● **PROVIDED MATERIAL**
— begin —
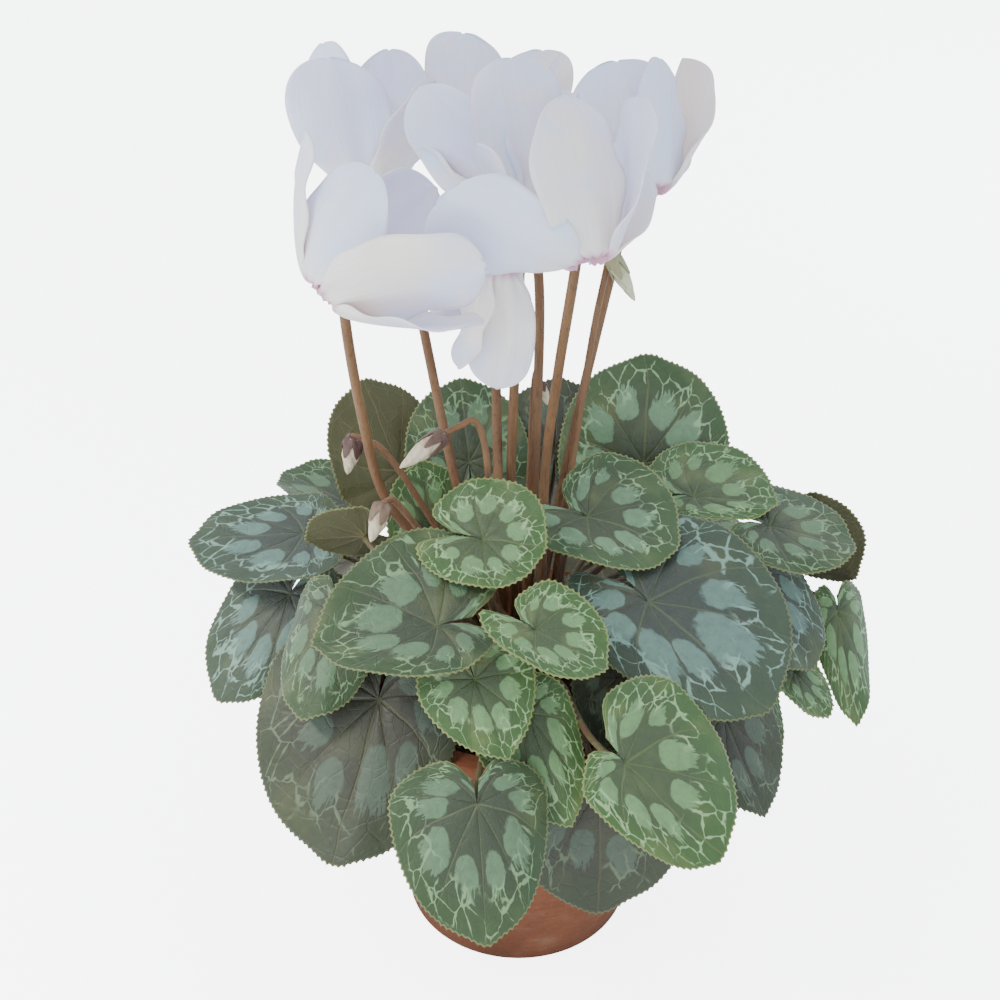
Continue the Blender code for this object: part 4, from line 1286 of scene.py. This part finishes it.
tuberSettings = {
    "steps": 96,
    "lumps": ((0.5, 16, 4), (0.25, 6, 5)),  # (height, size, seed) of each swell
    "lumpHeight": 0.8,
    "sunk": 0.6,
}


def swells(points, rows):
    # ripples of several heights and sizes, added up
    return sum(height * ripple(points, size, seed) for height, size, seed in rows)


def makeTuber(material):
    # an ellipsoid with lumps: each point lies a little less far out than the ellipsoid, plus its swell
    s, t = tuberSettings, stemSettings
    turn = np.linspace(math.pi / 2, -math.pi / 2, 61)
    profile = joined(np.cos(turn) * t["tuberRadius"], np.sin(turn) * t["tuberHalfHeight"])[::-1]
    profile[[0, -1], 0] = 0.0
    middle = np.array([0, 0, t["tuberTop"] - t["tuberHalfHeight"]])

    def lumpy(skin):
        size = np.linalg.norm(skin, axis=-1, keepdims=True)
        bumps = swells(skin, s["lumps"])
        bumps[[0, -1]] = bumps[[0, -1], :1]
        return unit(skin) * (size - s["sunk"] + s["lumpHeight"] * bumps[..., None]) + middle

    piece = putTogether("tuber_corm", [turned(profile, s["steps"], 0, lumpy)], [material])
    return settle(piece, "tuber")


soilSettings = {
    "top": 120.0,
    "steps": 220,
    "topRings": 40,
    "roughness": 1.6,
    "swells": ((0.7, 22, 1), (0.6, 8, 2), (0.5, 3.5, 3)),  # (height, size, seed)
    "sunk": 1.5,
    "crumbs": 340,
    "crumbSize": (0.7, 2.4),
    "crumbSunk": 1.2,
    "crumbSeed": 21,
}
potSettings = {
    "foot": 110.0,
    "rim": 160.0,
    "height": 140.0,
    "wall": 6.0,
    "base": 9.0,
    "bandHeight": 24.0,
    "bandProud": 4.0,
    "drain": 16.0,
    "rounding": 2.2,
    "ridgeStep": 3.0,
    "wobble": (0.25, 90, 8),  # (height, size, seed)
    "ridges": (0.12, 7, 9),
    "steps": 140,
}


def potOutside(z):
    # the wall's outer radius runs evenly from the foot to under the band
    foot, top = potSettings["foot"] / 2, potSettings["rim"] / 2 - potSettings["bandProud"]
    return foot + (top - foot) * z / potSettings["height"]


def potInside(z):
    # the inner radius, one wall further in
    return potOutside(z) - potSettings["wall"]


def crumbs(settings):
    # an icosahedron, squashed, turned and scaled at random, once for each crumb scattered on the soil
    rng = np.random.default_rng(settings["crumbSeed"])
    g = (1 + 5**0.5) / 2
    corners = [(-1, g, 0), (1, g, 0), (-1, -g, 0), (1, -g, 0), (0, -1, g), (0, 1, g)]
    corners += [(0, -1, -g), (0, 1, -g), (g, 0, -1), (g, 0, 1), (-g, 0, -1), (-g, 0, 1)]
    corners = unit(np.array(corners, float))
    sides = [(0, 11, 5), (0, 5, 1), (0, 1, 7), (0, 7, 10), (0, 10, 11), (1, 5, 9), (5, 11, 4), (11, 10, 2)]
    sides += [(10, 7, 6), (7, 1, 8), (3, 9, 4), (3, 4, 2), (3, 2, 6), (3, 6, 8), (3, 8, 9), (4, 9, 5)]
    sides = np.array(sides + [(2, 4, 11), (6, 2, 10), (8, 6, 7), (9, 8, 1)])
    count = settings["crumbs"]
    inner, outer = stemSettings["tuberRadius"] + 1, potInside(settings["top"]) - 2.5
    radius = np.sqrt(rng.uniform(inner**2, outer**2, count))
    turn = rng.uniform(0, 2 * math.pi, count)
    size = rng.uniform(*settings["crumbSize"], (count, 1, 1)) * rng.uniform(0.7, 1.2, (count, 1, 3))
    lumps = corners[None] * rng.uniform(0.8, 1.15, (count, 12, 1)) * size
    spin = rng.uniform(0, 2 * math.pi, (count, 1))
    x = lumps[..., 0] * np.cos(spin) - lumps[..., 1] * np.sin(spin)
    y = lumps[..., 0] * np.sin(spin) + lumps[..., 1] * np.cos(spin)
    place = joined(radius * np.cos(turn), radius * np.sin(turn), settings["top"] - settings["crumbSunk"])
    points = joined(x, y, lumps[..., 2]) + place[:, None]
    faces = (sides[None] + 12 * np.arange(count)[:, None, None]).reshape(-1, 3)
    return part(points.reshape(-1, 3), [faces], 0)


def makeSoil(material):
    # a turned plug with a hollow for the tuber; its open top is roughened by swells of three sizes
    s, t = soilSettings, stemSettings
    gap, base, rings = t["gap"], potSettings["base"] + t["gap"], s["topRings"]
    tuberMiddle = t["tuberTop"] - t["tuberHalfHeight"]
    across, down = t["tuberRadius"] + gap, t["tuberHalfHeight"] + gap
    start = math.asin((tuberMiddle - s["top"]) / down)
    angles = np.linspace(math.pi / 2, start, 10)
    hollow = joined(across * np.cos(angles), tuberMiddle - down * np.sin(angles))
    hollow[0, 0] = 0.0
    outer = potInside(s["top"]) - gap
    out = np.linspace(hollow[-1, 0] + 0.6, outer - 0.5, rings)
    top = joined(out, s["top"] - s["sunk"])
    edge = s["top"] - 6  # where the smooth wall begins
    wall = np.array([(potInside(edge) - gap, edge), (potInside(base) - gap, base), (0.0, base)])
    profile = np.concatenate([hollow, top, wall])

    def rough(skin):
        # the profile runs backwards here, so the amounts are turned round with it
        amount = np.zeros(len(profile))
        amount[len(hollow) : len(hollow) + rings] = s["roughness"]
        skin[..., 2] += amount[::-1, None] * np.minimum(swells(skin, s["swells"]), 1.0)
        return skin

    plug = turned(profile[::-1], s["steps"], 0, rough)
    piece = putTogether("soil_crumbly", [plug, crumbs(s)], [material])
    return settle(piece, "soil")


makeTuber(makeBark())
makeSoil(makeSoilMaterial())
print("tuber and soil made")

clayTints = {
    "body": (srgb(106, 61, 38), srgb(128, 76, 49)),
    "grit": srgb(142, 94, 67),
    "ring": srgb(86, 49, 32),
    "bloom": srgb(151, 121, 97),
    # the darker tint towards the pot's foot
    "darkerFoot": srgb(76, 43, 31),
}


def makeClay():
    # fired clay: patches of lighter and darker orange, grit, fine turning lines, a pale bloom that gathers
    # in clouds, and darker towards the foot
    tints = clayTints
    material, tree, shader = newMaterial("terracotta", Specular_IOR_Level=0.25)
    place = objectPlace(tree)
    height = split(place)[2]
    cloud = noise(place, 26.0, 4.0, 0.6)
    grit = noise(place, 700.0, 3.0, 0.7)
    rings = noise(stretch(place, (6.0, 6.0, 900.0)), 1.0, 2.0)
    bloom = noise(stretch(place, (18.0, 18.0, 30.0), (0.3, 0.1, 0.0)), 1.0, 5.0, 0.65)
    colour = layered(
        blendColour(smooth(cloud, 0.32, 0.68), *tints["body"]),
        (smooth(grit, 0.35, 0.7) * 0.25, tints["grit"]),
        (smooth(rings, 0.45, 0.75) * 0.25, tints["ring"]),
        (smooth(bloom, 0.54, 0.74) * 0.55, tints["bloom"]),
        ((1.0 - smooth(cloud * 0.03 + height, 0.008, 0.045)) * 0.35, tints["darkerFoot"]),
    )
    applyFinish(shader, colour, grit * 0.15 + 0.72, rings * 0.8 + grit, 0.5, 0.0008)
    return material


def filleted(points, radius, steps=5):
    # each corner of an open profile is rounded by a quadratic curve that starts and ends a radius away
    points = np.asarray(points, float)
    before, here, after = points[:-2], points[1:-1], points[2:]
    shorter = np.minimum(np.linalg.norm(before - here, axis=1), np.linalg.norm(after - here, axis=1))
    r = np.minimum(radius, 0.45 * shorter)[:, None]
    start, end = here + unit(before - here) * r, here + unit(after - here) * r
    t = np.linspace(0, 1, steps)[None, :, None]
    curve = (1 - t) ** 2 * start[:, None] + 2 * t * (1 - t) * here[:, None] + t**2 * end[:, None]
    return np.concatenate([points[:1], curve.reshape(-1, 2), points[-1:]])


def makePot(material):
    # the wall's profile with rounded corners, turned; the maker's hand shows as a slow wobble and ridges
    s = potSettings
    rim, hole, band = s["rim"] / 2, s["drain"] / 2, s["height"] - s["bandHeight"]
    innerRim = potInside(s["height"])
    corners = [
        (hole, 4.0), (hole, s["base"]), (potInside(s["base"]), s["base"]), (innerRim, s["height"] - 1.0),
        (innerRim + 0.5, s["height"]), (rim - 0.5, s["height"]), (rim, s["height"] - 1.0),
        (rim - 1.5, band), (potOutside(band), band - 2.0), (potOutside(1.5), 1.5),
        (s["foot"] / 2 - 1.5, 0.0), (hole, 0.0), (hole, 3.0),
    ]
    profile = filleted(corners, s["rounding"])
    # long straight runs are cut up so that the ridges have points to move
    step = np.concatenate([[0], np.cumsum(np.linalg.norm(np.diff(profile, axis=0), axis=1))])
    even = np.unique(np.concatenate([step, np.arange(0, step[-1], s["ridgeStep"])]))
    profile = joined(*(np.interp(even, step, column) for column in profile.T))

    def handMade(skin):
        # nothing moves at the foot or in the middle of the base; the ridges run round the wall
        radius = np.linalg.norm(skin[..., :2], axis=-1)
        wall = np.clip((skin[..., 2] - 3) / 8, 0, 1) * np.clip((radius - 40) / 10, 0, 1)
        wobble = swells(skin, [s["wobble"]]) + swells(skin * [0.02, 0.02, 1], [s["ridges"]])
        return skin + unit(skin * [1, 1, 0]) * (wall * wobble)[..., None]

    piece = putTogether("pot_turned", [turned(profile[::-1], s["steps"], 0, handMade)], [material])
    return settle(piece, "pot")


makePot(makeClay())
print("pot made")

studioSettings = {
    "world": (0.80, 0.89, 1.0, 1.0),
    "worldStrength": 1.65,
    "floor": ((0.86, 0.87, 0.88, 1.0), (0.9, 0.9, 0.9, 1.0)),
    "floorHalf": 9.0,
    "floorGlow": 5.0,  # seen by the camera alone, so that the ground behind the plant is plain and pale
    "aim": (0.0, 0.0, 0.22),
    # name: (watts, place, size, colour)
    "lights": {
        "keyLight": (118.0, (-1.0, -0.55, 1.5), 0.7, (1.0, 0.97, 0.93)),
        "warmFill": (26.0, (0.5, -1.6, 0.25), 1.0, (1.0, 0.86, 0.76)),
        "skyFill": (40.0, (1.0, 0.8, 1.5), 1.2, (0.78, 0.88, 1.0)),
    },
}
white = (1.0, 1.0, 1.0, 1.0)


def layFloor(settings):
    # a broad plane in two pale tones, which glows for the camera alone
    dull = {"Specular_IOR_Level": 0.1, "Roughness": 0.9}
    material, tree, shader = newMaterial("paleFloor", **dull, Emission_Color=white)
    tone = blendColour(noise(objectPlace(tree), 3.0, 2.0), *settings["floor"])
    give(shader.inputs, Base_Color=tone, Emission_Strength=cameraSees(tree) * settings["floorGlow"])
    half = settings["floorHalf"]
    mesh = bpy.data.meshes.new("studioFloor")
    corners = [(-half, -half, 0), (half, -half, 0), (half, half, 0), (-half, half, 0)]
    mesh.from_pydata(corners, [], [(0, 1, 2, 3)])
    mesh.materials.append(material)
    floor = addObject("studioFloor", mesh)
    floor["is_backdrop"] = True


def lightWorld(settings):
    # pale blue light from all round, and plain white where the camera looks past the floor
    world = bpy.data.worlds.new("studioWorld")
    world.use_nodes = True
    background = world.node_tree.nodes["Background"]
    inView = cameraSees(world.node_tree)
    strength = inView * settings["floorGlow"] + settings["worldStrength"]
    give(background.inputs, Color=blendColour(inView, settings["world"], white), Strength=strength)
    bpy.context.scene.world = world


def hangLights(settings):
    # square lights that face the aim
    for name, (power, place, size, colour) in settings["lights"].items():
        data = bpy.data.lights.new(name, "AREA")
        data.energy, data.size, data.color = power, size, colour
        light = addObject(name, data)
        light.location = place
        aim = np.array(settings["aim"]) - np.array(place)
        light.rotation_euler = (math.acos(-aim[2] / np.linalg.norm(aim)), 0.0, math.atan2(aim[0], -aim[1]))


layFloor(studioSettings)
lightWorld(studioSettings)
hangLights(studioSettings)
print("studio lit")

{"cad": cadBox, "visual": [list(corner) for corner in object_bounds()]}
— end —
● **WORK INSTRUCTIONS**
Within the material above, find the lines that contain the word "part"; copy them.

● **WRITTEN SOLUTION**
Continue the Blender code for this object: part 4, from line 1286 of scene.py. This part finishes it.
    return part(points.reshape(-1, 3), [faces], 0)